ある一定の速度条件で走行しないといけないため、地域によってはテスト条件が厳しい地域もあります。

秋~冬~春にかけて実施できますので、当店では夜中の車の少ない時間帯にて実施します。
今回は、すぐに高温になったため作業見送りました。
実際Sトロニックオイルは劣化しにくい(鉄粉が多く発生しない)ので50000km毎じゃなくてもいいのではないかという声もありますが、実際オイルはそこまで汚れていないのでオイル自体の劣化はそれほど無いと思います。

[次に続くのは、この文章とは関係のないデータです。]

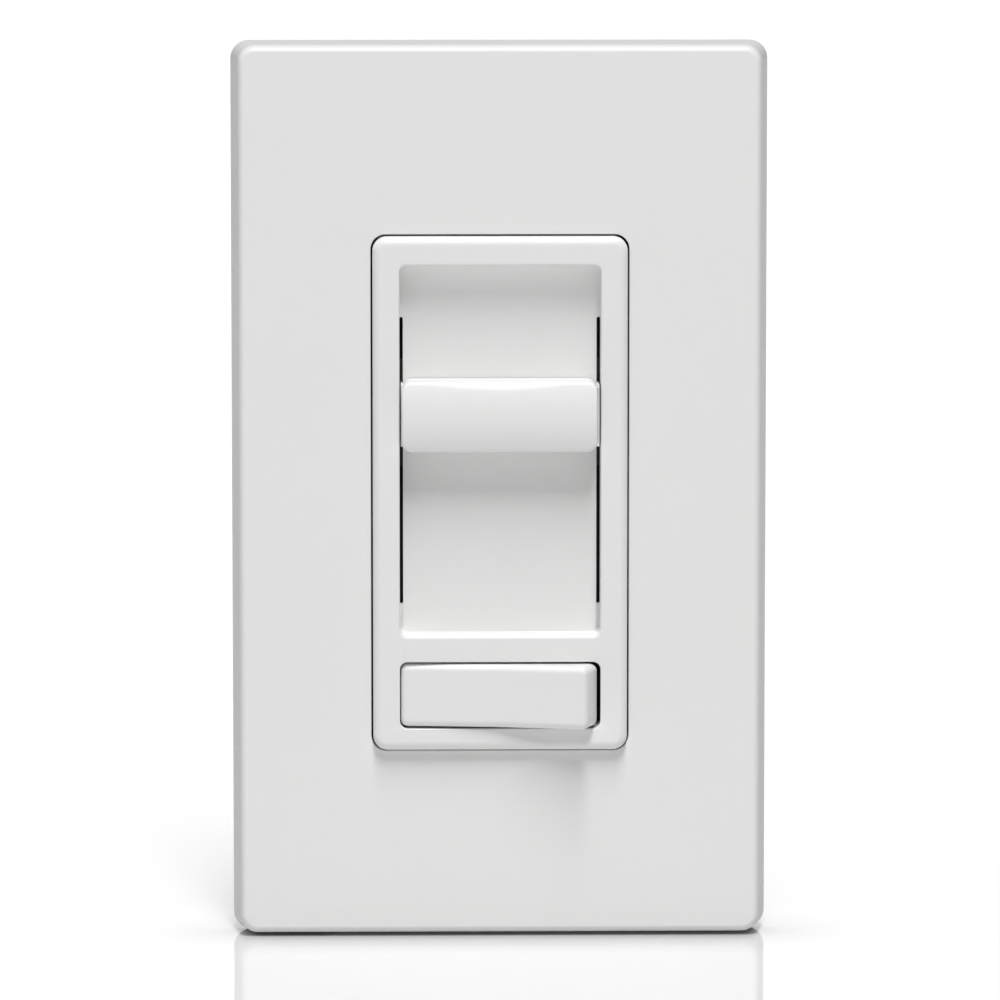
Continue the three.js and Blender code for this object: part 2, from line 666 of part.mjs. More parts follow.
function triacPad() {
  const { x, bottom, tabTop, rivetZ } = TRIAC;
  const pad = slab(roundedSpan(x - 5.8, x + 5.8, bottom, tabTop + 0.8, 1), SNUG, 0.35);
  return cut(pad, rod(1.6, -1, 3, x, rivetZ));
}

function triacRivet() {
  const { x, rivetZ } = TRIAC;
  return turned([[0, -1.4], [1.4, -1.4], [1.4, 1.75], [2.6, 1.75], [2.4, 2.4], [0, 2.9]], x, rivetZ);
}

const CHOKE = { x: -7.5, y: 13.4, z: 15, ring: 6.6, core: 2.4, wire: 0.5 };

function chokeCore() {
  const geometry = new THREE.TorusGeometry(CHOKE.ring, CHOKE.core, 8, 20);
  geometry.rotateX(Math.PI / 2);
  geometry.translate(CHOKE.x, CHOKE.y, CHOKE.z);
  return geometry;
}

// The winding goes most of the way round, with both tails on the board.
function chokeWinding() {
  const turns = 11;
  const perTurn = 7;
  const reach = CHOKE.core + CHOKE.wire + 0.45;
  const coil = Array.from({ length: turns * perTurn + 1 }, (_, i) => {
    const around = Math.PI * 0.15 + (Math.PI * 1.7 * i) / (turns * perTurn);
    const twist = -Math.PI / 2 + (i / perTurn) * Math.PI * 2;
    const radius = CHOKE.ring + reach * Math.cos(twist + Math.PI);
    const y = CHOKE.y + reach * Math.sin(twist);
    return [CHOKE.x + radius * Math.cos(around), y, CHOKE.z + radius * Math.sin(around)];
  });
  const tail = ([x, , z], down) => [[x, BOARD.back + SNUG, z + down], [x, BOARD.back + 0.6, z + down]];
  const start = tail(coil[0], -1.2);
  const end = tail(coil[coil.length - 1], 1.2).reverse();
  return wire([...start, ...coil, ...end], CHOKE.wire, turns * perTurn + 12, 2);
}

// A moulded capacitor standing on the back of the board.
function boxCapacitor(x, z, width, height, depth) {
  const back = BOARD.back + SNUG;
  const body = stack([
    { y: back, width, height, corner: 0.8 },
    { y: back + depth - 0.6, width, height, corner: 0.8 },
    { y: back + depth, width: width - 1.2, height: height - 1.2, corner: 0.3 },
  ], 2);
  body.translate(x, 0, z);
  return body;
}

// An axial component with its two legs bent down to the board.
function axialComponent(x, z, radius, halfLength) {
  const lift = radius + 0.6;
  const y = BOARD.back + lift;
  const waist = radius * 0.85;
  const body = turned([
    [0, -halfLength], [radius * 0.8, -halfLength], [radius, -halfLength + 0.4], [radius, -halfLength + 1],
    [waist, -halfLength + 1.4], [waist, halfLength - 1.4], [radius, halfLength - 1],
    [radius, halfLength - 0.4], [radius * 0.8, halfLength], [0, halfLength],
  ], 0, 0, 10);
  body.rotateX(Math.PI / 2);
  body.translate(x, y, z);
  const reach = halfLength + 1.6;
  const legs = [-1, 1].map((side) => wire([
    [x, y, z + side * (halfLength - 0.5)], [x, y, z + side * (reach - 0.6)],
    [x, y - 0.5, z + side * reach], [x, BOARD.back + SNUG, z + side * reach],
  ], 0.3, 6, 2));
  return join(body, ...legs);
}

// ---- rear housing -----------------------------------------------------------

const LEAD_X = [-9, 0, 9];

// A deep cup with a slightly wider rim where it meets the strap.
function rearHousing() {
  const { width, height, depth, corner, wall, rim, step } = HOUSING;
  const shell = cut(
    join(
      slab(roundedRect(width, height, corner), STRAP.back, rim),
      slab(roundedRect(width - 2 * step, height - 2 * step, corner - step), STRAP.back, depth),
    ),
    slab(roundedRect(width - 2 * wall, height - 2 * wall, corner - 1), STRAP.back - 1, depth - wall),
  );
  const spots = [-1, 1].flatMap((sx) => [-1, 1].map((sz) => [sx * HOUSING_SCREW.x, sz * HOUSING_SCREW.z]));
  const bosses = spots.map(([x, z]) => rod(HOUSING_SCREW.boss, STRAP.back, depth - 0.5, x, z, 14));
  const bores = spots.map(([x, z]) => rod(HOUSING_SCREW.bore, -1, depth + 1, x, z, 10));
  const counterbores = spots.map(([x, z]) => rod(2.4, depth - 1.7, depth + 1, x, z, 14));
  const leadHoles = LEAD_X.map((x) => rod(LEAD_RADIUS + 0.4, depth - 4, depth + 1, x, LEAD_EXIT_Z));
  const panel = slab(roundedRect(30, 26, 1.5, 0, 4), depth - 0.4, depth + 1);
  return cut(join(shell, ...bosses), ...bores, ...counterbores, ...leadHoles, panel);
}

function housingScrew(sideX, sideZ) {
  const x = sideX * HOUSING_SCREW.x;
  const z = sideZ * HOUSING_SCREW.z;
  const { depth } = HOUSING;
  const { shank } = HOUSING_SCREW;
  const head = depth - 1.7;
  const profile = [
    [0, -1.4], [shank, -1.4], [shank, head], [2.2, head], [2.2, depth - 0.6], [1.5, depth - 0.1], [0, depth],
  ];
  return cut(turned(profile, x, z, 12), block(x - 3, x + 3, depth - 0.8, depth + 1, z - 0.35, z + 0.35));
}

// ---- wire leads ---------------------------------------------------------------

// The half turn of a folded lead, from the part that runs up to the part that hangs down.
function foldOver(x, top) {
  const radius = (LEAD_FALL.back - LEAD_FALL.front) / 2;
  const middle = LEAD_FALL.front + radius;
  return [180, 135, 90, 45, 0].map((degrees) => {
    const angle = THREE.MathUtils.degToRad(degrees);
    return [x, middle + radius * Math.cos(angle), top - radius + radius * Math.sin(angle)];
  });
}

// Each lead leaves the back of the housing, runs up, folds over and hangs down.
function housingLeadPath(index) {
  const x = LEAD_X[index];
  const { front, back } = LEAD_FALL;
  return [
    [x, 21.5, LEAD_EXIT_Z], [x, 26, LEAD_EXIT_Z], [x, 31, LEAD_EXIT_Z], [x, 36, LEAD_EXIT_Z + 4],
    [x, front, LEAD_EXIT_Z + 14], ...foldOver(x, 30 + index * 2.5), [x, back, -12 + index * 4],
  ];
}

function groundLeadPath() {
  const { x, z } = GROUND;
  const start = z - 4.5;
  const outer = x + 6;
  const { front, back } = LEAD_FALL;
  return [
    [x, GROUND.barrelY, start], [x, GROUND.barrelY, start - 5.5], [x + 0.6, 8, start - 9.4],
    [outer, 22, start - 6], [outer, 34, start + 2], [outer, front, start + 14],
    ...foldOver(outer, 27), [outer, back, -6],
  ];
}

function lead(path) {
  return wire(path, LEAD_RADIUS, 48, 3);
}

// The bared end of a lead that hangs straight down.
function conductor(path) {
  const [x, y, z] = path[path.length - 1];
  return pin(CONDUCTOR_RADIUS, z - 12, z - SNUG, x, y, 10);
}

// ---- assembly -----------------------------------------------------------------

function add(parent, name, geometry, material) {
  const mesh = new THREE.Mesh(geometry, material);
  mesh.name = name;
  parent.add(mesh);
  return mesh;
}

const device = new THREE.Group();

add(device, 'wallplate_cover', wallplateCover(), PAINT.white());
add(device, 'wallplate_subplate', wallplateSubplate(), PAINT.innerWhite());
add(device, 'plate_screw_top', plateScrew(1), PAINT.steel());
add(device, 'plate_screw_bottom', plateScrew(-1), PAINT.steel());
add(device, 'mounting_strap', mountingStrap(), PAINT.aluminium());
add(device, 'box_screw_top', boxScrew(1), PAINT.steel());
add(device, 'box_screw_bottom', boxScrew(-1), PAINT.steel());
add(device, 'screw_retainer_top', screwRetainer(1), PAINT.tan());
add(device, 'screw_retainer_bottom', screwRetainer(-1), PAINT.tan());
add(device, 'ground_screw', groundScrew(), PAINT.green());
add(device, 'ground_ring', groundRing(), PAINT.copper());
add(device, 'insulating_sheet', insulatingSheet(), PAINT.blackPlastic());
add(device, 'face_frame', faceFrame(), PAINT.white());

const slider = new THREE.Group();
add(slider, 'slider_knob', sliderKnob(), PAINT.white());
add(slider, 'slider_carriage', sliderCarriage(), PAINT.blackPlastic());
add(slider, 'pot_lever', potLever(), PAINT.blackPlastic());
device.add(slider);

// The rocker rests with its right end out.
const rocker = new THREE.Group();
rocker.position.set(0, ROCKER.pivotY, ROCKER.z);
rocker.rotation.z = rad(-ROCKER_TILT);
add(rocker, 'rocker_paddle', rockerPaddle(), PAINT.white());
add(rocker, 'rocker_plunger', rockerPlunger(), PAINT.innerWhite());
add(rocker, 'rocker_spring', rockerSpring(), PAINT.steel());
device.add(rocker);

const bridge = new THREE.Group();
bridge.position.set(0, BRIDGE.pivotY, ROCKER.z);
bridge.rotation.z = rad(BRIDGE.tilt);
add(bridge, 'contact_bridge', contactBridge(), PAINT.copper());
add(bridge, 'bridge_contact_left', bridgeContact(-1), PAINT.silver());
add(bridge, 'bridge_contact_right', bridgeContact(1), PAINT.silver());
device.add(bridge);

add(device, 'switch_base', switchBase(), PAINT.blackPlastic());
add(device, 'common_terminal', commonTerminal(), PAINT.brass());
for (const [name, side] of [['left', -1], ['right', 1]]) {
  add(device, `fixed_terminal_${name}`, fixedTerminal(side), PAINT.brass());
  add(device, `fixed_contact_${name}`, fixedContact(side), PAINT.silver());
}

add(device, 'circuit_board', circuitBoard(), PAINT.board());
add(device, 'pot_cover', potCover(), PAINT.steel());
add(device, 'pot_track', potTrack(), PAINT.phenolic());
add(device, 'triac', triac(), PAINT.blackPlastic());
add(device, 'triac_pad', triacPad(), PAINT.innerWhite());
add(device, 'triac_rivet', triacRivet(), PAINT.aluminium());
add(device, 'choke_core', chokeCore(), PAINT.ferrite());
add(device, 'choke_winding', chokeWinding(), PAINT.amber());
add(device, 'interference_capacitor', boxCapacitor(9.5, 14, 8, 18, 14), PAINT.blue());
add(device, 'timing_capacitor', boxCapacitor(-11, -4.5, 8, 5, 9), PAINT.amber());
add(device, 'diac', axialComponent(-2, -9, 0.9, 2.2), PAINT.blue());
add(device, 'timing_resistor', axialComponent(4, -8, 1.2, 3.4), PAINT.tan());
add(device, 'gate_resistor', axialComponent(9, -8, 1.2, 3.4), PAINT.tan());

add(device, 'rear_housing', rearHousing(), PAINT.blackPlastic());
for (const [vertical, sideZ] of [['top', 1], ['bottom', -1]]) {
  for (const [horizontal, sideX] of [['left', -1], ['right', 1]]) {
    add(device, `housing_screw_${vertical}_${horizontal}`, housingScrew(sideX, sideZ), PAINT.steel());
  }
}

const LEADS = [
  ['black', PAINT.black, housingLeadPath(0)],
  ['red', PAINT.red, housingLeadPath(1)],
  ['red_striped', PAINT.red, housingLeadPath(2)],
  ['green', PAINT.green, groundLeadPath()],
];
for (const [name, colour, path] of LEADS) {
  add(device, `lead_${name}`, lead(path), colour());
  add(device, `conductor_${name}`, conductor(path), PAINT.copper());
}

// Stand the device on its bottom edge, with the origin under its middle.
const bounds = new THREE.Box3().setFromObject(device, true);
const middle = bounds.getCenter(new THREE.Vector3());
device.position.set(-middle.x, -middle.y, -bounds.min.z);

const group = new THREE.Group();
group.add(device);

export default group;
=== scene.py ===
import json
import math

import bmesh
import bpy
from mathutils import Matrix, Vector
from mathutils.geometry import tessellate_polygon


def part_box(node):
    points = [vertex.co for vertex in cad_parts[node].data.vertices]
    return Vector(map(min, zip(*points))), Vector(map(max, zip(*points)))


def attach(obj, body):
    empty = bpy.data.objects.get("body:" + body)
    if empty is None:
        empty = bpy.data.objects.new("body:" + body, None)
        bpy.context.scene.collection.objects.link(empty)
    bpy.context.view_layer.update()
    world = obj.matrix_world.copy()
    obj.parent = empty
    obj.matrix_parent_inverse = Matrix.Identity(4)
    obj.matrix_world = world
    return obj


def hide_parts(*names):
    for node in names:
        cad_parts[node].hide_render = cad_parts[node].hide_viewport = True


# A white slide dimmer in its screwless wallplate, standing on a pale floor.
# The object's sizes are in millimetres, measured from the middle of the wall
# plane: x to the right, y back into the wall, z up.

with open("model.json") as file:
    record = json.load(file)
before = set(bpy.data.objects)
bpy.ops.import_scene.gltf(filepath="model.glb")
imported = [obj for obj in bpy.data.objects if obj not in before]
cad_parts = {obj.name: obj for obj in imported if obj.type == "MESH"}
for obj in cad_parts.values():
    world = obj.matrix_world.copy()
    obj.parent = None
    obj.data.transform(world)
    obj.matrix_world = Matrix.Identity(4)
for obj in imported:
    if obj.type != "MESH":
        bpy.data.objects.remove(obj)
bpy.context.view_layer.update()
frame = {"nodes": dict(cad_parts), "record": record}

MM = 0.001
PLATE_LOW, PLATE_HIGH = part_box("wallplate_cover")
PLATE_MIDDLE = (PLATE_LOW + PLATE_HIGH) / 2
WALL_CENTRE = Vector((PLATE_MIDDLE.x, PLATE_HIGH.y, PLATE_MIDDLE.z))

# ---- fineness of the meshes -------------------------------------------------

CORNER_STEPS = 10
EDGE_STEPS = 7
RECESS_LIP_STEPS = 6
WINDOW_LIP_STEPS = 4
COVE_STEPS = 14
CAP_ACROSS = 40
CAP_UP = 14
CAP_RINGS = 16
ROCKER_SIDE_STEPS = 6
LEAD_SIDES = 20
LEAD_SPAN_STEPS = 14
SHARP_EDGE = 40
SHARP_LEAD_EDGE = 60
SHARP_CAD_EDGE = 35
TINY_CORNER = 0.02

# ---- sizes ------------------------------------------------------------------

PLATE_HALF = (34.95, 58.5)
PLATE_CORNER = 2.4
PLATE_FACE = -6.8
PLATE_DRAFT = (0.9, 0.4)
PLATE_ROLL = (1.0, 1.5)
PLATE_WALL = 1.6
PLATE_BACK_CHAMFER = 0.15
PLATE_INNER_CORNER = 1.2
FACE_Z = -0.16
OPENING_HALF = (16.77, 33.74)
OPENING_CORNER = 1.95
OPENING_LIP = 0.15

FRAME_HALF = (16.54, 33.51)
FRAME_CORNER = 1.9
FRAME_FACE = -8.6
FRAME_BACK = -1.8
FRAME_EDGE = 1.1
RECESS_X = 13.05
RECESS_TOP = 29.65
RECESS_BOTTOM = -18.5
RECESS_CORNER = 0.9
RECESS_FLOOR = -4.8
COVE_HEIGHT = 6.4
COVE_FOOT = RECESS_TOP - COVE_HEIGHT
WINDOW_LIP = 0.25
BOTTOM_LIP = 0.6
SLOT_INNER = 12.6
SLOT_TOP = 22.7
SLOT_BOTTOM = -14.9
SLOT_BACK = -2.5
OVERRUN = 0.01
GROOVE_TOP = SLOT_BOTTOM + 1
GROOVE_BOTTOM = RECESS_BOTTOM + WINDOW_LIP
GROOVE_DEPTH = 0.3
GROOVE_CORNER = 0.05
BACK_POCKET = {"half": (14.2, 25.1), "corner": 0.8, "centre_z": 5.5, "front": -3.4}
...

予防整備の意味合いが強く、Sトロニックのトラブル防止には
・定期的な基本調整
・最新のアップデート
・Sトロニック等消耗品の交換
ぐらいしかありません。
不具合発生は、大体5年から7年目以降で発生しているケースが見受けられます。
1年12000km・1ヶ月1000km走行が、平均的な走行距離かと思います。
覚えやすさから、5年毎もしくは駆動系のオイル交換推奨距離は50000kmでご案内しています。
・Sトロニックオイル
・トランスミッションギアオイル
・リアデフオイル
・オイルストレーナー
・オイルパンパッキン
が全車共通で、年式&車種に応じて
・オイルフィルタハウジングASSY
もしくは、
・フィルター&ハウジングキャップ
を交換しますと、おおよそ¥89000~¥100000が相場です。
このたびは、当店をご利用いただき誠にありがとうございました。